**TASK OBJECTIVE:**
Find each line in the following listing that has the string "copy", then state the count and nothing else.

**DATASET SECTION:**
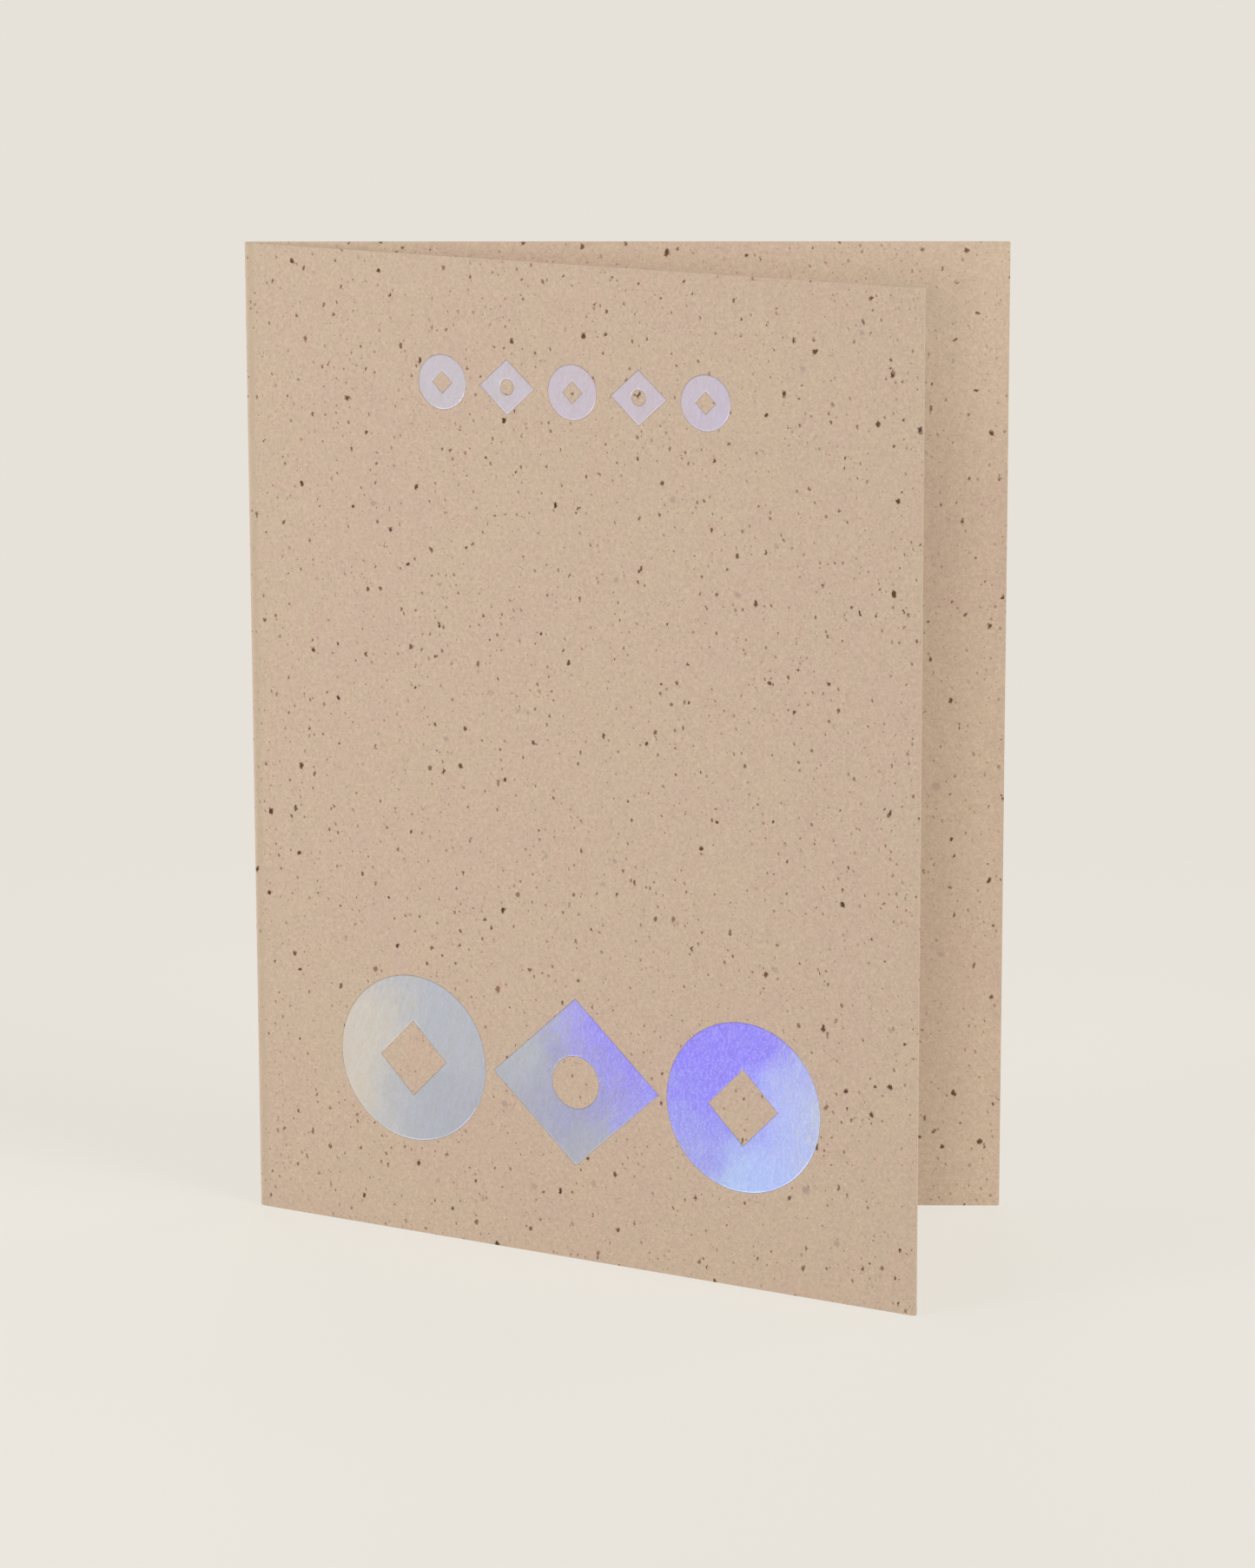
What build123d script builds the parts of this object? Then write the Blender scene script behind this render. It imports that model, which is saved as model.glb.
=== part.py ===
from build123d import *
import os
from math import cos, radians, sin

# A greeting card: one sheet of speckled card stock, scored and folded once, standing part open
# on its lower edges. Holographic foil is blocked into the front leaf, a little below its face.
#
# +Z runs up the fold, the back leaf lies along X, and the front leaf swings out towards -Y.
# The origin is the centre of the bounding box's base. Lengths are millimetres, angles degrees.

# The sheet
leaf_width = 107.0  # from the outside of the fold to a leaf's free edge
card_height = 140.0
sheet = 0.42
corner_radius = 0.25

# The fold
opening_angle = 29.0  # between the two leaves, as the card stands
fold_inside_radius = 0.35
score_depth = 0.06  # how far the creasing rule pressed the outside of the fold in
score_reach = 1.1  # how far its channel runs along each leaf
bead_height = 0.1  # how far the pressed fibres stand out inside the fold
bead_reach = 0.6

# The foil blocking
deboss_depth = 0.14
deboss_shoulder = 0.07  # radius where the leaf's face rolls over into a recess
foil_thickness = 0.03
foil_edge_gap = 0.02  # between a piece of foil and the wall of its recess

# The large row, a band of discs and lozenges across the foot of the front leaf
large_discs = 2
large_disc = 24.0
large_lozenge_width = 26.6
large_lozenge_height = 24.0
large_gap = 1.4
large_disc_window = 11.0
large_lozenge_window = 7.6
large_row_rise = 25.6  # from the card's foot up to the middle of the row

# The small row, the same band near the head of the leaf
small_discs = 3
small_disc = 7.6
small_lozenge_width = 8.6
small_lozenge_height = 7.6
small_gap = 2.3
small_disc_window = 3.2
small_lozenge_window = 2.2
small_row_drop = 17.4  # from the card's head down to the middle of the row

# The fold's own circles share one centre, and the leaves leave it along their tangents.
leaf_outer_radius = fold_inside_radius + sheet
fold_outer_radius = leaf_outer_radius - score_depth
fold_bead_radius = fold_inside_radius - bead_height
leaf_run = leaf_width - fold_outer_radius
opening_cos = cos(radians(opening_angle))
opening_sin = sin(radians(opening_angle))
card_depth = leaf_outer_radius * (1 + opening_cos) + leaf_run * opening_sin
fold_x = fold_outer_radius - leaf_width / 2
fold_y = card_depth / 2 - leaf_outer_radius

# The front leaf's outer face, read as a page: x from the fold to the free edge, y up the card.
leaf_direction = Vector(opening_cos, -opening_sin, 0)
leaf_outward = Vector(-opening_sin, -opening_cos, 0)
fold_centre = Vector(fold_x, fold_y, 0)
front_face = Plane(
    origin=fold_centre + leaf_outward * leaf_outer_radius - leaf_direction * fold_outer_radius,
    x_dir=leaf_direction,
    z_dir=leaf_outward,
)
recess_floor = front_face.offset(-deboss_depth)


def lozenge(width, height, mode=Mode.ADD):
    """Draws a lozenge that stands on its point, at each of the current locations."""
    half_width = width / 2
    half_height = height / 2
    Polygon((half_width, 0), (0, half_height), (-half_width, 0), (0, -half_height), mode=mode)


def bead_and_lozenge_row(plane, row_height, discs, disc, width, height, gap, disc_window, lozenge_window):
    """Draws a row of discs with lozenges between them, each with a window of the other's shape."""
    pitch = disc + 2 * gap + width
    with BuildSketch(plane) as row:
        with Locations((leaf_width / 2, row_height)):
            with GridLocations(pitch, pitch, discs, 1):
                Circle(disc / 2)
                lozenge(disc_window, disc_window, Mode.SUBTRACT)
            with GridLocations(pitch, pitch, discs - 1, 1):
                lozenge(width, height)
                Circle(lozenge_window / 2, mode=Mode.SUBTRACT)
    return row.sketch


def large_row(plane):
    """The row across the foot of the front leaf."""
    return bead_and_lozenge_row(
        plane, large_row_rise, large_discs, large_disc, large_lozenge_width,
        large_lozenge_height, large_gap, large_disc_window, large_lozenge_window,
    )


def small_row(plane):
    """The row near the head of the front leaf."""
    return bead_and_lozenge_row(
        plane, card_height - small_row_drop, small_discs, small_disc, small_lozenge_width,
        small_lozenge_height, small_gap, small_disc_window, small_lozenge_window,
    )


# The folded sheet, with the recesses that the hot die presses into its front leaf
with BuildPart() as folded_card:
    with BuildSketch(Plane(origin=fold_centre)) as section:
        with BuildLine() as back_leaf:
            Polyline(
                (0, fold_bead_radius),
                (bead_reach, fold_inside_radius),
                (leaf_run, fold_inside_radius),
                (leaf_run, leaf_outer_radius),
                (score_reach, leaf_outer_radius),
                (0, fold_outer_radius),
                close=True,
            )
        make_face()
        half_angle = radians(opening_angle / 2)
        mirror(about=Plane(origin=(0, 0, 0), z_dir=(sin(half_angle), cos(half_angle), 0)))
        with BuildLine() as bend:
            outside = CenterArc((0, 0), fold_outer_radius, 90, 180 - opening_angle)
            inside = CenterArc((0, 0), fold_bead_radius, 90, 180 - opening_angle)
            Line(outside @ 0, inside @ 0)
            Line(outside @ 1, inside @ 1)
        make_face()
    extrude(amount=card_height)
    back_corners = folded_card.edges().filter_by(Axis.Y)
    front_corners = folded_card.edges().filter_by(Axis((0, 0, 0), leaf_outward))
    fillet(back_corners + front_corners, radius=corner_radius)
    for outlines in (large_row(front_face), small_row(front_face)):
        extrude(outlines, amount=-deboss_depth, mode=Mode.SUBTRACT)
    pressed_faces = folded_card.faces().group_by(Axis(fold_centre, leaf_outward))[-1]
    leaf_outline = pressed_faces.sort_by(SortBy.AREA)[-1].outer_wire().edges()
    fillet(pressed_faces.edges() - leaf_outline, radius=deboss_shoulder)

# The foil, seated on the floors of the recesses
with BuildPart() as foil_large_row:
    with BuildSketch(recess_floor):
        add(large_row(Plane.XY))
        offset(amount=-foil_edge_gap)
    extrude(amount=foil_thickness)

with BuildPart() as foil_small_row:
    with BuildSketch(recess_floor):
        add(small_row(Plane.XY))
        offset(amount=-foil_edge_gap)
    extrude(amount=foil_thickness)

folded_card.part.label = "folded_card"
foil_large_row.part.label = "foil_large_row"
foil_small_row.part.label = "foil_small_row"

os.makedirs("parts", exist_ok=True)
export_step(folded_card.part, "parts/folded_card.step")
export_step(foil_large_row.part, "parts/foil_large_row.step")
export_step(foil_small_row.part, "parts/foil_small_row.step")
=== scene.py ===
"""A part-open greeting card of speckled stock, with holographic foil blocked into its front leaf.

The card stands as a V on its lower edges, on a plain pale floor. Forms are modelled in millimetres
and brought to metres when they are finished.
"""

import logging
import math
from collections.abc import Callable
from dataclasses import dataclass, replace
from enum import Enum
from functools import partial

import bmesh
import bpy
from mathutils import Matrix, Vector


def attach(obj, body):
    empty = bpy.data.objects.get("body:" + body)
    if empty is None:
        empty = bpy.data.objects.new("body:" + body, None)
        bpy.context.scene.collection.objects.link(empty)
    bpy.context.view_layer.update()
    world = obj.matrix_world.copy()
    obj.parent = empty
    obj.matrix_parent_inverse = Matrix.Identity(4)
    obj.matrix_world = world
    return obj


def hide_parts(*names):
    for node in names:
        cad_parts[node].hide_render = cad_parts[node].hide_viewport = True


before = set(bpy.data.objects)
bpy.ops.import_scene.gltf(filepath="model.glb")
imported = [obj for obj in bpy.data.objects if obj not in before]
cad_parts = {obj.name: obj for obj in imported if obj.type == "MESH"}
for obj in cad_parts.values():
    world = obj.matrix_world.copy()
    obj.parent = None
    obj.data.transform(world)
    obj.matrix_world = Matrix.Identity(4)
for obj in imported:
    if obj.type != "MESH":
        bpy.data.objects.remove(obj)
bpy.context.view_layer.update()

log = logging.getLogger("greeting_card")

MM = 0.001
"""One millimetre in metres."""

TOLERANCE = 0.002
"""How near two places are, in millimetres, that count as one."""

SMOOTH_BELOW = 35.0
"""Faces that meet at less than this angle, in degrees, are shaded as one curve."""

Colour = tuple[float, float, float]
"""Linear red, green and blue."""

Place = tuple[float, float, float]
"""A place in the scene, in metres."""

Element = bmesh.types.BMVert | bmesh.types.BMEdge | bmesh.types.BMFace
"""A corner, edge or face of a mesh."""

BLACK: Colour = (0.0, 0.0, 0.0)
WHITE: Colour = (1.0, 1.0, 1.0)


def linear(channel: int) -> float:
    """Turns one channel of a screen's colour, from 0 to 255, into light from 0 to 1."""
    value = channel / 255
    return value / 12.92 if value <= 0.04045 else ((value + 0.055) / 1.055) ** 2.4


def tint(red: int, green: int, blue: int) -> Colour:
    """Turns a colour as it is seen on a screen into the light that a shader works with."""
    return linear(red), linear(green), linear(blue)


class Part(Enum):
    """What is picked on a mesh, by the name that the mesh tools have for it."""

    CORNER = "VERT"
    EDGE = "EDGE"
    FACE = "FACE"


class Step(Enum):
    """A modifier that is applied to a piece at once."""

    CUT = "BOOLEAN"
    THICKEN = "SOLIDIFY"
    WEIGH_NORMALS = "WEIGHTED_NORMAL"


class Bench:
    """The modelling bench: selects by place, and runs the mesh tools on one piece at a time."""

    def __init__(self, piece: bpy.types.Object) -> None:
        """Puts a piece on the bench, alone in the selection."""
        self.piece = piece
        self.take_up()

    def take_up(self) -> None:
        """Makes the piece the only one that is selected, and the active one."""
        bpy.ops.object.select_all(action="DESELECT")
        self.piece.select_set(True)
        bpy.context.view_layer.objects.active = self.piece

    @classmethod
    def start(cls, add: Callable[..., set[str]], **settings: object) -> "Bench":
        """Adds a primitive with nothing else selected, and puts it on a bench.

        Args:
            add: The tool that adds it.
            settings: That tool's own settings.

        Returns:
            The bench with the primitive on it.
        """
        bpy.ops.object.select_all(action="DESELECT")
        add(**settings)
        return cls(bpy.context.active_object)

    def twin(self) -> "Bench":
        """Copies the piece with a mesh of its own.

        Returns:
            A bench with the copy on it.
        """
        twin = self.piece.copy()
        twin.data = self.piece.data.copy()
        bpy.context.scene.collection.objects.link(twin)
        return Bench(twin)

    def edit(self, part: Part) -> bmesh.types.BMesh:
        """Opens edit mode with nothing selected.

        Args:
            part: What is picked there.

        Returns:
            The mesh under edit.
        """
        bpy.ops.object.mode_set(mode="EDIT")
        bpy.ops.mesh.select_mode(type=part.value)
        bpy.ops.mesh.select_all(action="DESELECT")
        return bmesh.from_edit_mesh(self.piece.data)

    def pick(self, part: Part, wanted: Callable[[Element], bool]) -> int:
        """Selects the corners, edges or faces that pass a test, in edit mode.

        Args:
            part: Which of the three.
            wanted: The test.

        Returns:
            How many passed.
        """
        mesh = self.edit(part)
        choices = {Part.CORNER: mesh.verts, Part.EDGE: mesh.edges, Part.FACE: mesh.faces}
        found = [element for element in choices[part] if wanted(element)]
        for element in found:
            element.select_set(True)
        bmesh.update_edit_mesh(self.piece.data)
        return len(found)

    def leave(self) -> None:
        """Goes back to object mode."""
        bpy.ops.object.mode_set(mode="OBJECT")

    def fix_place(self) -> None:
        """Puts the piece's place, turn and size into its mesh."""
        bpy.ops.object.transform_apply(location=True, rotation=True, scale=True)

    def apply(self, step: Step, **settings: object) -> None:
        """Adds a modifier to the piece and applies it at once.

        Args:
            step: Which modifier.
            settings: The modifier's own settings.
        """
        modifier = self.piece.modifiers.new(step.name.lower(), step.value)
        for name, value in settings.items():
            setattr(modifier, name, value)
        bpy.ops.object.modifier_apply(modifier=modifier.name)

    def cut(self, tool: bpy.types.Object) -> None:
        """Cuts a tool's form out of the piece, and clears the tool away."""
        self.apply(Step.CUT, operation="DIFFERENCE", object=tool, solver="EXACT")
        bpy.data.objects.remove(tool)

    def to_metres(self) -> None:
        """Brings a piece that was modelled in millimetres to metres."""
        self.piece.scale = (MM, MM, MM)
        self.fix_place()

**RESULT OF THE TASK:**
5